** REQUEST **
Copy only this: the line containing "thickest = max(thicknesses)", the line containing "for node in", and every line between them, exactly as written.
------------------------
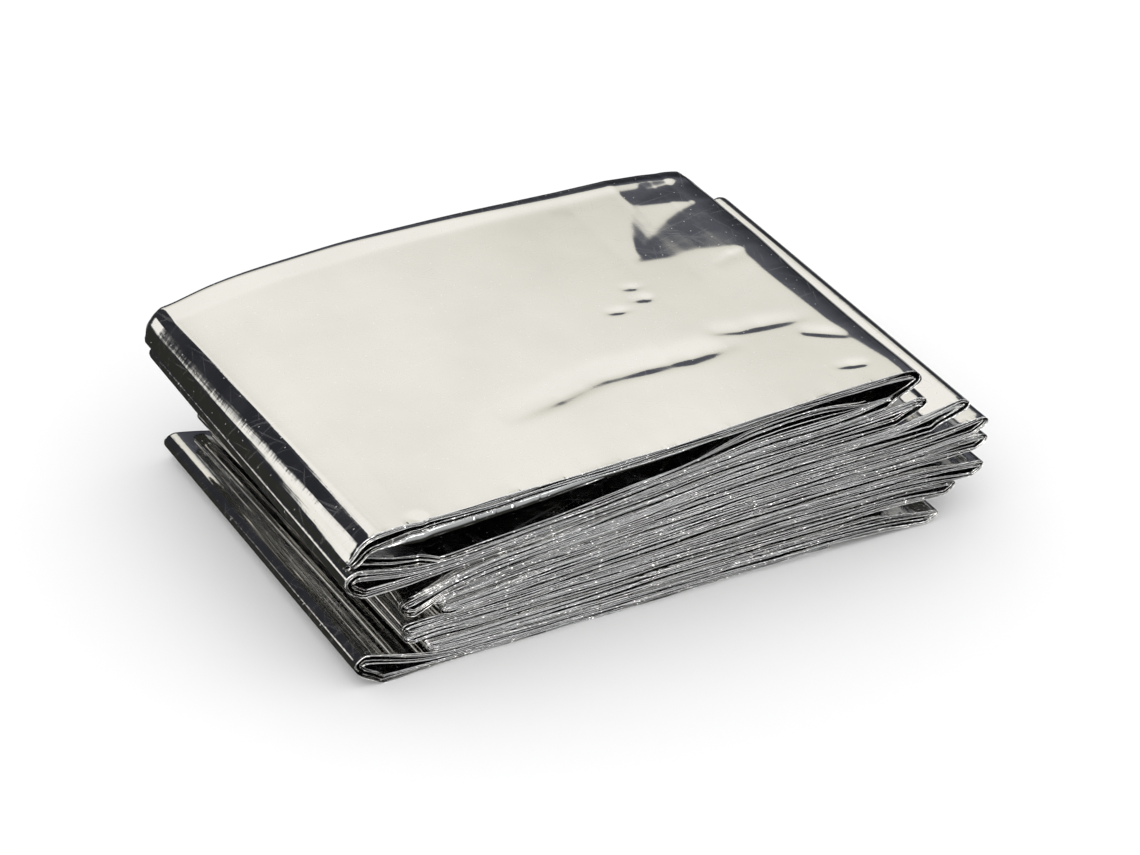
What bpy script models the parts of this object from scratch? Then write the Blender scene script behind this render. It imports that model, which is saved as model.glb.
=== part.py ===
# Folded emergency foil blanket: one long film, folded lengthwise to a narrow
# strip and then back and forth into a springy stack of eighteen panels.
# Metres, +Z up. X runs along the panels, Y from the front edges to the back,
# and the origin is on the floor under the middle of the stack.

import bpy
import bmesh

MM = 0.001

# Driving dimensions, in millimetres
STRIP_DEPTH = 82.5
STACK_LENGTH = 132.0
BUNDLE_THICKNESS = 1.0
LAYER_GAP = 0.3
SETTLE_LENGTH = 18.0
BOTTOM_END_X = 98.0
INNER_END_X = 109.0

# Mesh density
DEPTH_STEPS = 6
PANEL_STEPS = 12

# Middle of the whole outline, from the left side and from the front plane
CENTRE_X = 65.55
CENTRE_Y = 41.40

# One row for each fold, in the order of the film from the floor up.
# Heights and reaches are in millimetres from the floor and from the left side,
# first at the front edge and then at the back edge.
# rise is the height between the two legs, slant how far the lower leg turns
# in behind the upper one, thick the thickness of the bundle at the fold, and
# shift how far the strip stands back from the front plane there.
FOLD_COLUMNS = ("name", "side", "front_x", "front_z", "back_x", "back_z",
                "front_rise", "back_rise", "slant", "thick", "shift")
FOLD_ROWS = (
    ("left_8", -1, 1.7, 3.6, 2.4, 2.8, 5.8, 4.2, 3.4, 1.1, -0.5),
    ("right_8", 1, 120.8, 1.2, 122.0, 1.6, 1.3, 1.4, 1.6, 1.0, -0.7),
    ("left_7", -1, 15.5, 4.0, 12.5, 3.8, 1.4, 1.4, 0.8, 1.0, -0.6),
    ("right_7", 1, 125.3, 5.4, 126.0, 6.4, 1.6, 1.8, 1.2, 1.0, 0.8),
    ("left_6", -1, 11.8, 5.8, 10.0, 5.6, 1.5, 1.6, 0.8, 1.0, 0.8),
    ("right_6", 1, 130.3, 9.0, 129.4, 10.6, 1.8, 2.0, 1.4, 1.1, -0.6),
    ("left_5", -1, 11.2, 8.8, 10.8, 8.6, 1.5, 1.8, 0.9, 1.0, 0.2),
    ("right_5", 1, 131.7, 13.6, 130.6, 15.2, 2.0, 2.2, 1.4, 1.1, 0.9),
    ("left_4", -1, 18.0, 10.4, 15.0, 12.6, 1.5, 1.8, 0.9, 1.0, -0.5),
    ("right_4", 1, 130.3, 18.4, 129.6, 20.2, 2.2, 2.4, 1.8, 1.2, -0.2),
    ("left_3", -1, 16.5, 12.4, 14.0, 15.8, 1.5, 1.8, 1.0, 1.0, 0.7),
    ("right_3", 1, 126.5, 22.0, 125.4, 25.4, 4.4, 3.6, 6.4, 1.2, 0.4),
    ("left_2", -1, 10.2, 14.6, 13.0, 18.8, 2.0, 2.0, 1.0, 1.0, -0.6),
    ("right_2", 1, 117.4, 24.6, 118.0, 28.6, 3.6, 3.2, 4.8, 1.2, 0.9),
    ("left_1", -1, 1.0, 20.0, 0.9, 21.6, 5.0, 3.8, 1.4, 1.1, 1.0),
    ("right_0", 1, 115.0, 30.3, 115.2, 33.4, 5.8, 5.6, 5.0, 1.4, 0.3),
    ("left_0", -1, 0.5, 26.8, -0.3, 28.2, 5.0, 5.4, 0.6, 2.6, 0.0),
)

# Free height of one level of the stack along X, at the front and at the back
PITCH_COLUMNS = ("x", "front", "back")
PITCH_ROWS = (
    (10.0, 1.31, 1.45),
    (41.0, 1.42, 1.58),
    (80.0, 1.69, 1.80),
    (108.0, 1.74, 1.92),
)

# Upper surface of the top panel along X, at the front and at the back
TOP_COLUMNS = ("x", "front", "back")
TOP_ROWS = (
    (8.0, 30.5, 32.4),
    (20.0, 30.1, 34.6),
    (41.0, 30.6, 36.5),
    (62.0, 31.4, 36.9),
    (85.0, 32.7, 36.7),
    (112.0, 33.8, 36.3),
)

# Levels count upwards from the floor. The film climbs from level 0 to level 15,
# goes over the top as level 17 and tucks back in under it as level 16.
FILM_ORDER = tuple(range(16)) + (17, 16)
TOP_LEVEL = 17

FILM_COLOUR = (0.80, 0.79, 0.76, 1.0)
FILM_ROUGHNESS = 0.12


def named_rows(columns, rows):
    return [dict(zip(columns, row)) for row in rows]


FOLDS = named_rows(FOLD_COLUMNS, FOLD_ROWS)
PITCH = named_rows(PITCH_COLUMNS, PITCH_ROWS)
TOP = named_rows(TOP_COLUMNS, TOP_ROWS)


def clear_scene():
    for old in list(bpy.data.objects):
        bpy.data.objects.remove(old, do_unlink=True)


def mix(low, high, share):
    return low + (high - low) * share


def read_table(table, x, depth):
    """Value at x, between the rows, at a depth from 0 (front) to 1 (back)."""
    values = [mix(row["front"], row["back"], depth) for row in table]
    if x <= table[0]["x"]:
        return values[0]
    for index in range(1, len(table)):
        if x <= table[index]["x"]:
            span = table[index]["x"] - table[index - 1]["x"]
            share = (x - table[index - 1]["x"]) / span
            return mix(values[index - 1], values[index], share)
    return values[-1]


class Section:
    """The film's centre line across the stack at one depth."""

    def __init__(self, depth):
        self.depth = depth
        self.folds = [self.fold_at(row) for row in FOLDS]
        self.panels = {}
        for order, level in enumerate(FILM_ORDER):
            self.panels[level] = self.panel_ends(order, level)

    def fold_at(self, row):
        """Upper and lower corner of a fold at this depth."""
        x = mix(row["front_x"], row["back_x"], self.depth)
        z = mix(row["front_z"], row["back_z"], self.depth)
        rise = mix(row["front_rise"], row["back_rise"], self.depth)
        inset = min(0.35 * rise, 1.1) + 0.1
        half = row["thick"] / 2
        upper_x = x - row["side"] * (half + max(-row["slant"], 0))
        lower_x = x - row["side"] * (half + max(row["slant"], 0))
        return {"side": row["side"], "upper_x": upper_x, "lower_x": lower_x,
                "upper_z": z + rise / 2, "lower_z": z - rise / 2, "inset": inset,
                "thick": row["thick"], "shift": row["shift"]}

    def leg(self, fold, upper):
        """Where a panel runs into a fold: x, height, thickness and shift."""
        key = "upper" if upper else "lower"
        x = fold[key + "_x"] - fold["side"] * fold["inset"]
        return {"x": x, "z": fold[key + "_z"], "thick": fold["thick"],
                "shift": fold["shift"], "tip": fold[key + "_x"]}

    def free_end(self, x, level):
        return {"x": x, "z": self.rest_height(level, x), "thick": BUNDLE_THICKNESS,
                "shift": 0.3, "tip": x}

    def panel_ends(self, order, level):
        """Start and end of one panel, in the film's own direction."""
        previous = self.folds[order - 1] if order > 0 else None
        following = self.folds[order] if order < len(self.folds) else None
        if previous is None:
            start = self.free_end(BOTTOM_END_X, level)
        else:
            start = self.leg(previous, upper=level != 16)
        if following is None:
            end = self.free_end(INNER_END_X, level)
        else:
            end = self.leg(following, upper=level == TOP_LEVEL)
        return start, end

    def rest_height(self, level, x):
        if level == TOP_LEVEL:
            return read_table(TOP, x, self.depth) - self.top_thickness(x) / 2
        pitch = read_table(PITCH, x, self.depth)
        return BUNDLE_THICKNESS / 2 + level * pitch

    def top_thickness(self, x):
        """The top panel is puffed up at its left end and tighter at its right."""
        left = FOLDS[-1]["thick"]
        right = FOLDS[-2]["thick"]
        share = min(max(x / STACK_LENGTH, 0), 1)
        return mix(left, right, share)

    def thickness(self, level, x):
        start, end = self.panels[level]
        share = (x - start["x"]) / (end["x"] - start["x"])
        share = min(max(share, 0), 1)
        if level == TOP_LEVEL:
            return self.top_thickness(x)
        near_start = max(1 - share * 5, 0)
        near_end = max(1 - (1 - share) * 5, 0)
        extra_start = (start["thick"] - BUNDLE_THICKNESS) * near_start
        extra_end = (end["thick"] - BUNDLE_THICKNESS) * near_end
        return BUNDLE_THICKNESS + extra_start + extra_end

    def covers(self, level, x):
        tips = [end["tip"] for end in self.panels[level]]
        margin = BUNDLE_THICKNESS
        return min(tips) - margin <= x <= max(tips) + margin

    def wanted_height(self, level, x):
        """Free height of a panel, bent near each end to meet its fold."""
        if level == 0:
            return BUNDLE_THICKNESS / 2
        height = self.rest_height(level, x)
        for end in self.panels[level]:
            distance = min(abs(x - end["x"]) / SETTLE_LENGTH, 1)
            pull = (1 - distance) ** 2
            height += pull * (end["z"] - self.rest_height(level, end["x"]))
        return height

    def height(self, level, x):
        """The wanted height, or more where a lower panel holds this one up."""
        height = self.wanted_height(level, x)
        half = self.thickness(level, x) / 2
        height = max(height, half)
        for lower in range(level - 1, -1, -1):
            if self.covers(lower, x):
                rest = self.height(lower, x) + self.thickness(lower, x) / 2
                return max(height, rest + LAYER_GAP + half)
        return height

    def panel_points(self, level):
        """Points of one panel, closer together near its ends."""
        start, end = self.panels[level]
        points = []
        for step in range(PANEL_STEPS + 1):
            share = step / PANEL_STEPS
            eased = 0.45 * share + 0.55 * share * share * (3 - 2 * share)
            x = mix(start["x"], end["x"], eased)
            shift = mix(start["shift"], end["shift"], share)
            points.append((x, self.height(level, x), self.thickness(level, x), shift))
        return points

    def fold_points(self, order, before, after):
        """Two creases and a rounded middle between one panel and the next."""
        fold = self.folds[order]
        side = fold["side"]
        rises = after[1] > before[1]
        first = "lower" if rises else "upper"
        second = "upper" if rises else "lower"
        drop = after[1] - before[1]
        bulge = side * min(0.14 * abs(drop), 0.8)
        middle_x = (fold["upper_x"] + fold["lower_x"]) / 2 + bulge
        thick = fold["thick"]
        shift = fold["shift"]
        return [
            (fold[first + "_x"], before[1] + 0.22 * drop, thick, shift),
            (middle_x, before[1] + 0.5 * drop, thick, shift),
            (fold[second + "_x"], after[1] - 0.22 * drop, thick, shift),
        ]

    def film_points(self):
        """The whole centre line, from the bottom free end to the inner one."""
        runs = [self.panel_points(level) for level in FILM_ORDER]
        points = list(runs[0])
        for order in range(len(self.folds)):
            points += self.fold_points(order, runs[order][-1], runs[order + 1][0])
            points += runs[order + 1]
        return points


def build_film():
    """The film strip as a folded grid with a thickness at each point."""
    mesh = bmesh.new()
    rows = []
    thicknesses = []
    for station in range(DEPTH_STEPS + 1):
        depth = station / DEPTH_STEPS
        row = []
        for x, z, thick, shift in Section(depth).film_points():
            place = (x - CENTRE_X, depth * STRIP_DEPTH + shift - CENTRE_Y, z)
            row.append(mesh.verts.new([value * MM for value in place]))
            thicknesses.append(thick)
        rows.append(row)
    for front, back in zip(rows, rows[1:]):
        for index in range(len(front) - 1):
            mesh.faces.new((front[index], front[index + 1], back[index + 1], back[index]))
    data = bpy.data.meshes.new("foil_blanket")
    mesh.to_mesh(data)
    mesh.free()
    data.shade_smooth()
    return data, thicknesses


def film_material():
    material = bpy.data.materials.new("aluminised_film")
    material.use_nodes = True
    shader = material.node_tree.nodes["Principled BSDF"]
    shader.inputs["Base Color"].default_value = FILM_COLOUR
    shader.inputs["Metallic"].default_value = 1.0
    shader.inputs["Roughness"].default_value = FILM_ROUGHNESS
    material.diffuse_color = FILM_COLOUR
    return material


def build_blanket():
    data, thicknesses = build_film()
    blanket = bpy.data.objects.new("foil_blanket", data)
    bpy.context.collection.objects.link(blanket)
    data.materials.append(film_material())

    thickest = max(thicknesses)
    group = blanket.vertex_groups.new(name="bundle_thickness")
    for index, thick in enumerate(thicknesses):
        group.add([index], thick / thickest, "REPLACE")

    solid = blanket.modifiers.new("Bundle thickness", "SOLIDIFY")
    solid.thickness = thickest * MM
    solid.offset = 0.0
    solid.use_even_offset = True
    solid.use_quality_normals = True
    solid.vertex_group = group.name
    return blanket


clear_scene()
build_blanket()
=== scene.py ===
import math

import bpy
import bmesh
import numpy as np
from mathutils import Matrix, Vector


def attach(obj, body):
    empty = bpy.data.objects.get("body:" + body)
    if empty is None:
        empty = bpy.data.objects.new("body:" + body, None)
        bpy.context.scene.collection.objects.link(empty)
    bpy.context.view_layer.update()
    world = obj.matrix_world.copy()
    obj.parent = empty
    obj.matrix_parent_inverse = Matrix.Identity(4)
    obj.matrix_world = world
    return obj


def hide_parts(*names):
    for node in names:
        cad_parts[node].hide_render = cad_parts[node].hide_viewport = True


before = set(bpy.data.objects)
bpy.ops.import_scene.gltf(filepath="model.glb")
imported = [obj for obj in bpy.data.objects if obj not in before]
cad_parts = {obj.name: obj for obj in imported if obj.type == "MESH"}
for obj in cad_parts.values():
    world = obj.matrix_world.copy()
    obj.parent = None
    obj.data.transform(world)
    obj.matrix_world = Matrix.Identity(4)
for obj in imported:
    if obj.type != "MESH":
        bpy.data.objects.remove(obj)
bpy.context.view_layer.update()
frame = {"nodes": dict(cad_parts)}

mm = 0.001  # the fold tables below are in millimetres
print("frame loaded:", ", ".join(frame["nodes"]))


# The film: one sheet, folded lengthwise to a strip, then back and forth

film = {
    "layers": 16,  # layers of film in the folded strip
    "stripDepth": 82.5,  # width of the strip
    "bundle": 1.0,  # free thickness of the sixteen layers
    "gap": 0.11,  # air between two panels that lie on each other
    "loosest": 1.75,  # most that a loose bundle fills between its neighbours
    "settle": 18.0,  # length over which a panel bends to meet its fold
    "topSoftness": 3.5,  # how far the corners of each height along the panels are rounded
    "restSoftness": 1.6,
    "looseSoftness": 2.5,
    "thinnest": 0.5,  # least thickness of a loose bundle
    "offFloor": 0.03,
    "openAbove": 99.0,  # stands for the height of what lies above where nothing does
    "freeShift": 0.3,  # shift and split of the bundle at a free end
    "freeSplit": 0.3,
    "panelSplit": 0.06,
    "endShare": 6,  # a panel takes on its fold's thickness over a sixth of its length
    "turnShare": 0.35,  # how far before a fold's corner its panel starts to turn: this share of
    "turnMost": 1.3,  # the fold's rise, no more than this, and this much on top
    "turnLeast": 0.1,
    "rollNarrows": 0.5,  # how much less the rolled fold at the top left turns at the back
    "bulgeShare": 0.16,  # how far a fold bulges out: this share of its drop, and no more than this
    "bulgeMost": 0.9,
    "creaseShare": 0.2,  # height of a fold's outer creases, as a share of its drop
    "bottomEnd": 98.0,  # where the free end of the lowest panel stops
    "innerEnd": 108.6,  # where the end tucked in under the top panel stops
    "middle": (65.55, 41.40),  # middle of the outline, from the left and from the front
    "panelSteps": 62,
    "topSteps": 230,
    "tuckSteps": 76,
    "foldSteps": 22,
    "stations": 9,  # sections worked out across the strip
}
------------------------
** RESPONSE FOR THIS EXERCISE **
    thickest = max(thicknesses)
    group = blanket.vertex_groups.new(name="bundle_thickness")
    for index, thick in enumerate(thicknesses):
        group.add([index], thick / thickest, "REPLACE")

    solid = blanket.modifiers.new("Bundle thickness", "SOLIDIFY")
    solid.thickness = thickest * MM
    solid.offset = 0.0
    solid.use_even_offset = True
    solid.use_quality_normals = True
    solid.vertex_group = group.name
    return blanket


clear_scene()
build_blanket()
=== scene.py ===
import math

import bpy
import bmesh
import numpy as np
from mathutils import Matrix, Vector


def attach(obj, body):
    empty = bpy.data.objects.get("body:" + body)
    if empty is None:
        empty = bpy.data.objects.new("body:" + body, None)
        bpy.context.scene.collection.objects.link(empty)
    bpy.context.view_layer.update()
    world = obj.matrix_world.copy()
    obj.parent = empty
    obj.matrix_parent_inverse = Matrix.Identity(4)
    obj.matrix_world = world
    return obj


def hide_parts(*names):
    for node in names:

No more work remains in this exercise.